Flavor & Palate: The notable similarities between the English and Irish breakfasts continue apace, as the Irish Breakfast once brewed takes on a very thick and heavy palate. Good thing too, as it's going to be crashing against the same linebacker breakfast foods I tested the English Breakfast with. Butter, egg yolk, syrup, whatever. It needs to be a contender for the drinker's already bombarded palate. And, just as I had hoped, the deep, roasted caramel flavor comes back amidst fanfare and protests. Fanfare because, well, it's sweet and roasty and delicious. Protest because the once tentative link between the Irish Breakfast and shallow iced tea is now entrenched in the tea's flavor. I am torn. The tea is hot, not cold, it is heavy, not light and the caramel sugariness seems somehow more sophisticated than its bumpkin' cousin at the soda machine. If there is a REAL and LEGITIMATE reason to find the Irish Breakfast off-putting, it is the bitterness. For some, this will be a heaven sent quality. For others, it will be forthrightly and disgustingly insulting. I am inbetween, finding the astringency a good companion with food, while it is over eager and off putting without. Still, it is a pleasant tea, if a bit punchy.
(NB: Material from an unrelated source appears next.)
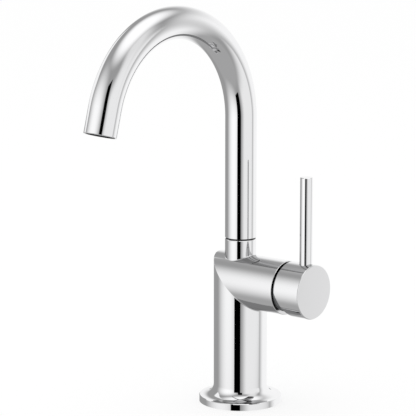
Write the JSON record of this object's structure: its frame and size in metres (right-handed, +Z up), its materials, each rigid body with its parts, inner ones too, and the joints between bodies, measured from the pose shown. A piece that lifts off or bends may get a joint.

My early morning routine and daily breaking of the fast still belong exclusively to Adagio's English Breakfast. I can't get enough of that smoky, meaty flavor. It goes down well independently, and makes a fine match to heavy breakfast foods too, where the Irish Breakfast is a more specialized tool and harder to use in either situation. Still, I can't ignore my Irish roots and deign to go without a mug of Irish tea when the heaviest hitting breakfast foods come into play. Blood sausage anyone?